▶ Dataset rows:
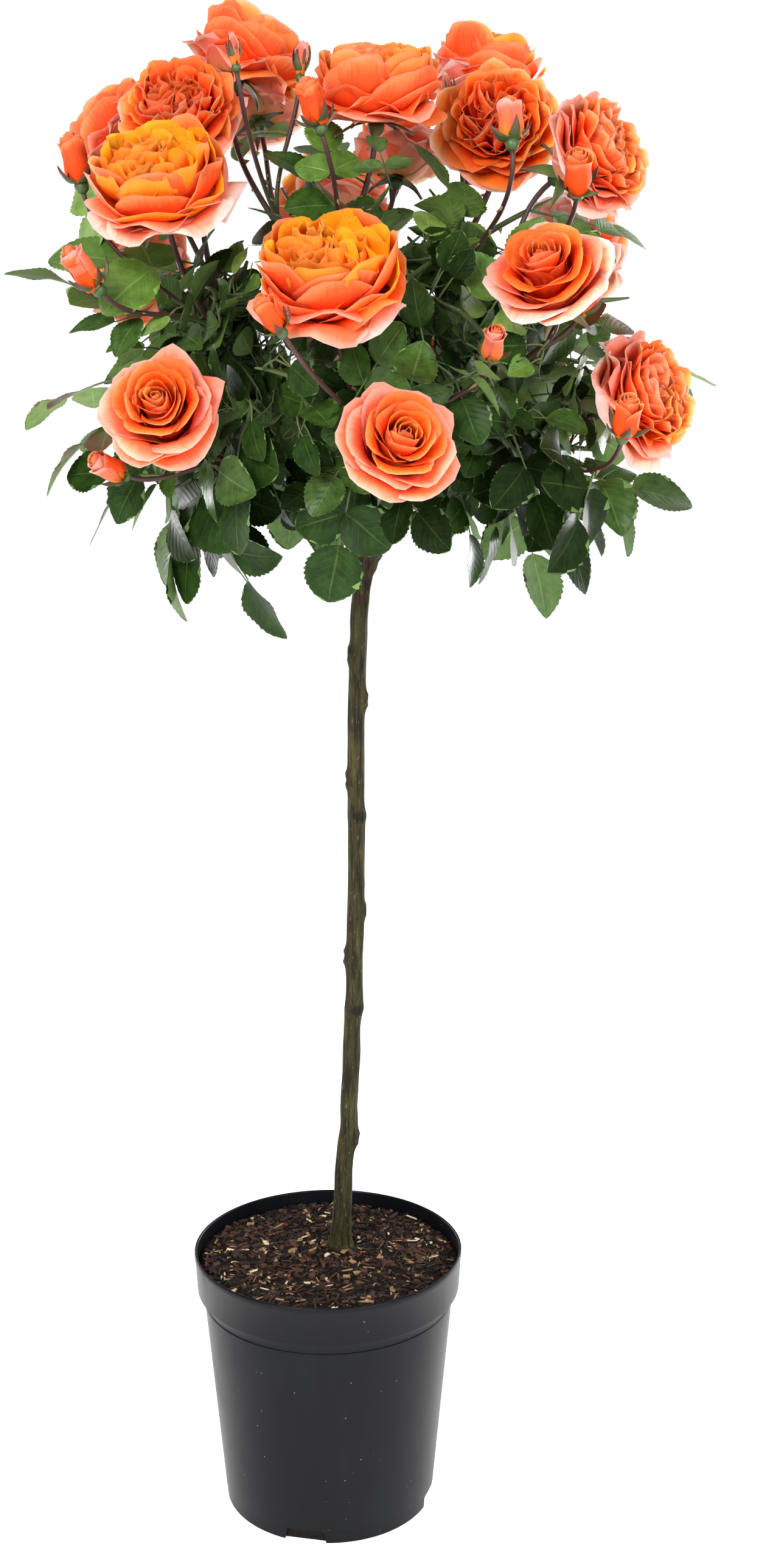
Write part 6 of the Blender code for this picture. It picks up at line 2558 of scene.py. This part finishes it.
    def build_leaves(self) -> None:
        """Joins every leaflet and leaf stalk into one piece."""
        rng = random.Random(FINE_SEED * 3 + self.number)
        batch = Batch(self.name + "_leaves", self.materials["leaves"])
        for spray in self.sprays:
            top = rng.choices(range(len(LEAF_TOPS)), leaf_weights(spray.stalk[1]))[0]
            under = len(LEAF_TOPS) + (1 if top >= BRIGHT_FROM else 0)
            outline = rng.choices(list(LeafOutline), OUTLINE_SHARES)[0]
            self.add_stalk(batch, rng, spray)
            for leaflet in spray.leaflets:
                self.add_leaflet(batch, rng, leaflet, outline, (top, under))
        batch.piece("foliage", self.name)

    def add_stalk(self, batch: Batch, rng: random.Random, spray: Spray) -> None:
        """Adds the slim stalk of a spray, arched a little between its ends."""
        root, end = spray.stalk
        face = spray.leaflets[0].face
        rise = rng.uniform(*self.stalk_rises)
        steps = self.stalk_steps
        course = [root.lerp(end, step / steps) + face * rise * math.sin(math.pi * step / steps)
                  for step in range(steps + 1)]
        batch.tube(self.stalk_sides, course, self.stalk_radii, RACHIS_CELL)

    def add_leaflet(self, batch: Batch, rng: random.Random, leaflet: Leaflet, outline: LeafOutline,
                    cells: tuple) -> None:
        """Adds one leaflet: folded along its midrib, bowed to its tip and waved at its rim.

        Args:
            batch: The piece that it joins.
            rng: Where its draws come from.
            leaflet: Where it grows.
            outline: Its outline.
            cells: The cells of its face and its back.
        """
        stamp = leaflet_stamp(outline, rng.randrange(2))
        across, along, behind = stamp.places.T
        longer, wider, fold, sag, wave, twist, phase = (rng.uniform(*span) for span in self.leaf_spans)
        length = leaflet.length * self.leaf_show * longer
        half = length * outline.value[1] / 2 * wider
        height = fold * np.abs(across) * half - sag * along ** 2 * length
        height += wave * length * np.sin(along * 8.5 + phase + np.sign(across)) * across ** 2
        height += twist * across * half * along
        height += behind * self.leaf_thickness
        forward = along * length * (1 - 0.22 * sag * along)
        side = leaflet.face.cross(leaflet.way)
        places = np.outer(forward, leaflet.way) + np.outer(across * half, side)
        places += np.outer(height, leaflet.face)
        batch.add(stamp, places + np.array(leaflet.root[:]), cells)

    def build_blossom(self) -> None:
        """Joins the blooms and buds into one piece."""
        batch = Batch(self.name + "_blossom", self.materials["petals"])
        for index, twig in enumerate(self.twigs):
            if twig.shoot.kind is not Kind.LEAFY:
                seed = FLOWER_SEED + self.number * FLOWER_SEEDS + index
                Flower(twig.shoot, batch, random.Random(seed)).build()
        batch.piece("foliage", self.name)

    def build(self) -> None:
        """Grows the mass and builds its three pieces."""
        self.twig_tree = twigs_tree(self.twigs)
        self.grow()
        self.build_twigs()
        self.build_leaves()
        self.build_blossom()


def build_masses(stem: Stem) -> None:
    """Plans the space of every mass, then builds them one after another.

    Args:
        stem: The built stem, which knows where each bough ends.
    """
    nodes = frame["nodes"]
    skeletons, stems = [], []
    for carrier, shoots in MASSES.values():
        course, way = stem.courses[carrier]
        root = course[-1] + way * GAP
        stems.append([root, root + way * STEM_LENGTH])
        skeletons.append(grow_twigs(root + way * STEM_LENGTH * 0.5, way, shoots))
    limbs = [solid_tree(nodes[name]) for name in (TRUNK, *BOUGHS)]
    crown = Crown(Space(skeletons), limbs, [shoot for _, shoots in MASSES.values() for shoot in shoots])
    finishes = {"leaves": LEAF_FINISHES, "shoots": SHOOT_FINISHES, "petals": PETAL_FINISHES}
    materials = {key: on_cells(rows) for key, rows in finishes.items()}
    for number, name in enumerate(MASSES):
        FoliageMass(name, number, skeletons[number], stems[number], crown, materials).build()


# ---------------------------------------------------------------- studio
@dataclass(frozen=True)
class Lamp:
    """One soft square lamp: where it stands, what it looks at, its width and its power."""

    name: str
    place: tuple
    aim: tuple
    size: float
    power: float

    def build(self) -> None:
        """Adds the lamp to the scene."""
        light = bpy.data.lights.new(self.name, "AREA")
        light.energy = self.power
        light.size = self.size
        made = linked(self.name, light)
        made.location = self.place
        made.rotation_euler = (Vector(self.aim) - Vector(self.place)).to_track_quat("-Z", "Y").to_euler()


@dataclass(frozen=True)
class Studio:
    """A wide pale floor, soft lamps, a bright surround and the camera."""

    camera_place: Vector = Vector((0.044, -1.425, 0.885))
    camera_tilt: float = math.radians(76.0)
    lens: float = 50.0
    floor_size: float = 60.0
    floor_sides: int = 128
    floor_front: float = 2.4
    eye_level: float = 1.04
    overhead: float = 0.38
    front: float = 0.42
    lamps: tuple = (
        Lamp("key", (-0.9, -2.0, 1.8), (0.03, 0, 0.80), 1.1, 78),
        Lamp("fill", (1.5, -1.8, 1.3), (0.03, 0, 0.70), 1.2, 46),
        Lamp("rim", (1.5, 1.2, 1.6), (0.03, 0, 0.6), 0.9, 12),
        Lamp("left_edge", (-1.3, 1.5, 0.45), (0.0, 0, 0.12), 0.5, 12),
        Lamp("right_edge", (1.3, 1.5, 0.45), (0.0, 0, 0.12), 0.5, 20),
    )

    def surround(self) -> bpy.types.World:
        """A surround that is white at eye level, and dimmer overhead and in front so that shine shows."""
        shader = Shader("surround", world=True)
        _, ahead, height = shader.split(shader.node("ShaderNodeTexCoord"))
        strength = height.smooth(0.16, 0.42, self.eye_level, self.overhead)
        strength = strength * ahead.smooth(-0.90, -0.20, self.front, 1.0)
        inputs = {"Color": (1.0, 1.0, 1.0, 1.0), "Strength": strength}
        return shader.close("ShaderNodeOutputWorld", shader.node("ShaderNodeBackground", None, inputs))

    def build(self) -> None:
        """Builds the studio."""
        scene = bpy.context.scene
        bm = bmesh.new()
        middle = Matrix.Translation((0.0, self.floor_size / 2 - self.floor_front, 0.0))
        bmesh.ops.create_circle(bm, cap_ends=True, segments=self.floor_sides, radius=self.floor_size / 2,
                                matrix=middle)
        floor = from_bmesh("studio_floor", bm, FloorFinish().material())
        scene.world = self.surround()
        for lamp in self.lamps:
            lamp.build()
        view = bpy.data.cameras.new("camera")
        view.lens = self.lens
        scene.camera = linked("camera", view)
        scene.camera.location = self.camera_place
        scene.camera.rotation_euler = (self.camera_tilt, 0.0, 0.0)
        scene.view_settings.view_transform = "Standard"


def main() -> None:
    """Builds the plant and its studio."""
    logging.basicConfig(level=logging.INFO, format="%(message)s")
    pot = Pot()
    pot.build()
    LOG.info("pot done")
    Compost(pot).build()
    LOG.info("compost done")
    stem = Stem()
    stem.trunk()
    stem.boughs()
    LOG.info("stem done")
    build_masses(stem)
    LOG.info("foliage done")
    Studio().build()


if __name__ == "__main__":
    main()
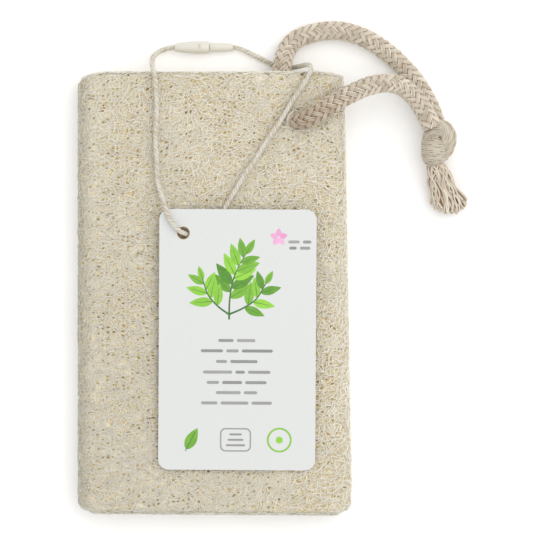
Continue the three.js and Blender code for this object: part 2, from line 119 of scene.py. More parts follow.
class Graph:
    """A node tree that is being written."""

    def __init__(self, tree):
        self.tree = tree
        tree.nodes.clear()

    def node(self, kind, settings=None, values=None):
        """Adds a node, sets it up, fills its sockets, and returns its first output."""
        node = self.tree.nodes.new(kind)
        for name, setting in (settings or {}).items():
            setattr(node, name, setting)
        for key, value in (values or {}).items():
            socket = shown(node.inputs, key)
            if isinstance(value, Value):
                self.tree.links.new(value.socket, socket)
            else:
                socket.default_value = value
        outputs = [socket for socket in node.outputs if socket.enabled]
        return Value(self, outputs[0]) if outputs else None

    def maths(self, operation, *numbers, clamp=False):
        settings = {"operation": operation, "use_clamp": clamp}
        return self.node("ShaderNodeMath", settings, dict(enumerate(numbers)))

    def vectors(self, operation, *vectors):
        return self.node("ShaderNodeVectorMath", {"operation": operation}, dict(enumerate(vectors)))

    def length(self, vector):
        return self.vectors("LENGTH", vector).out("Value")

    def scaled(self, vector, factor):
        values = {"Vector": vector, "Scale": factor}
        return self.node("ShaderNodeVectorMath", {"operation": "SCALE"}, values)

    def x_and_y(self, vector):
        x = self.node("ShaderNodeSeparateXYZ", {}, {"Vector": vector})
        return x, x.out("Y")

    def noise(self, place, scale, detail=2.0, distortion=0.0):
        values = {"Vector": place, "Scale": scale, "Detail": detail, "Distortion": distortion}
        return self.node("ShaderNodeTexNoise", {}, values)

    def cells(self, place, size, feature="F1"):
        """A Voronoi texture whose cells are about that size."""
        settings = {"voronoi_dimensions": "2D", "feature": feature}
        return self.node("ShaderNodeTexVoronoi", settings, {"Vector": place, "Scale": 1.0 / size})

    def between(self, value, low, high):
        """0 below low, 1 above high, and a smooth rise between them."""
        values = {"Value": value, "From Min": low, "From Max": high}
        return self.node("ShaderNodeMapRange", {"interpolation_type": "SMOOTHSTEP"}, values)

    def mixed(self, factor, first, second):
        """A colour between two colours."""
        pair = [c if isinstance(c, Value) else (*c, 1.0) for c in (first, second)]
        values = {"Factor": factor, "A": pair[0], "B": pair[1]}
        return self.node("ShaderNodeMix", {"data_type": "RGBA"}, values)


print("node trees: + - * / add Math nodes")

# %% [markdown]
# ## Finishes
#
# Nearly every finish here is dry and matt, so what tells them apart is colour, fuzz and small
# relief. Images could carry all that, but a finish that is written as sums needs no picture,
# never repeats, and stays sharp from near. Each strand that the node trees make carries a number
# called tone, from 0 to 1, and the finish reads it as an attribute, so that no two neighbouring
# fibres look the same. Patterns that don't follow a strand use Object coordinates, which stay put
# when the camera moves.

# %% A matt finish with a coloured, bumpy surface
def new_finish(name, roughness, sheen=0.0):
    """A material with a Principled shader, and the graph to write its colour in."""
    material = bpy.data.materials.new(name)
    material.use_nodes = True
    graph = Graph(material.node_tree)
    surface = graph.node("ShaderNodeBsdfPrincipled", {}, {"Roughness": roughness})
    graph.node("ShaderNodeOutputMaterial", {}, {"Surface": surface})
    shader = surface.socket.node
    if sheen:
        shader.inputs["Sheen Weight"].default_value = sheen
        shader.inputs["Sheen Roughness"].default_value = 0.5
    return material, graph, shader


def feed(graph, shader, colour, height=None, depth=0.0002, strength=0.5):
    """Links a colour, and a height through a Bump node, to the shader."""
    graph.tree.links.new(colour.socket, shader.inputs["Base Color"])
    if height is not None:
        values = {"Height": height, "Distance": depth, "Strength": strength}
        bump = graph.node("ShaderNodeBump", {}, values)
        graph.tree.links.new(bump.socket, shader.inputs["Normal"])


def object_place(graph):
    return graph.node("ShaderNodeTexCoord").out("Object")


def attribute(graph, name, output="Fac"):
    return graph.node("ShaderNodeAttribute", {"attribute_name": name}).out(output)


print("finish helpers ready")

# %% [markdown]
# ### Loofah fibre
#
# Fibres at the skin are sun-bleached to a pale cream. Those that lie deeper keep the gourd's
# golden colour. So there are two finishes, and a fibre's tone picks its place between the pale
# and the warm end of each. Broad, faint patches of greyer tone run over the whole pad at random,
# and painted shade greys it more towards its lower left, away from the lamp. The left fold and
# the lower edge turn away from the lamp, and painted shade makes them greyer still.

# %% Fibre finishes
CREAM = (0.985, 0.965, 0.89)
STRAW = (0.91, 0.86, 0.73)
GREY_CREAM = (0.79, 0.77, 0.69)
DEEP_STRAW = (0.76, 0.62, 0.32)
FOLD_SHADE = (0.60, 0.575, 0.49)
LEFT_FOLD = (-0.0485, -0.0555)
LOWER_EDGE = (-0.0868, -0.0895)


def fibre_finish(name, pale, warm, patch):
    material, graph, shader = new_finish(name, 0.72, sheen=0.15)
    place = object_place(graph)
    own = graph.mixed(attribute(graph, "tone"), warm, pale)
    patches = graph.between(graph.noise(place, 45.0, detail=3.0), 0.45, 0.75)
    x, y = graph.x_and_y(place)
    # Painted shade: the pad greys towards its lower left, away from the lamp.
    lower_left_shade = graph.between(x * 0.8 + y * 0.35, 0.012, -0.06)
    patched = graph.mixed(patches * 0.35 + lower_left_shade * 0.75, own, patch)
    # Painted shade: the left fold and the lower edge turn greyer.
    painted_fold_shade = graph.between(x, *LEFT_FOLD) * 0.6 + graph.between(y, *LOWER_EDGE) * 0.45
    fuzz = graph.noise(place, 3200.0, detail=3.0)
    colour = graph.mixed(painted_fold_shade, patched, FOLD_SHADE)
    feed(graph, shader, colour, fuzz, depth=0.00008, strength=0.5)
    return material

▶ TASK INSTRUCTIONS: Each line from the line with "Continue the three.js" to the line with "tree.nodes.clear()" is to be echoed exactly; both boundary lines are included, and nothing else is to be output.

▶ ANSWER TO THIS TASK:
Continue the three.js and Blender code for this object: part 2, from line 119 of scene.py. More parts follow.
class Graph:
    """A node tree that is being written."""

    def __init__(self, tree):
        self.tree = tree
        tree.nodes.clear()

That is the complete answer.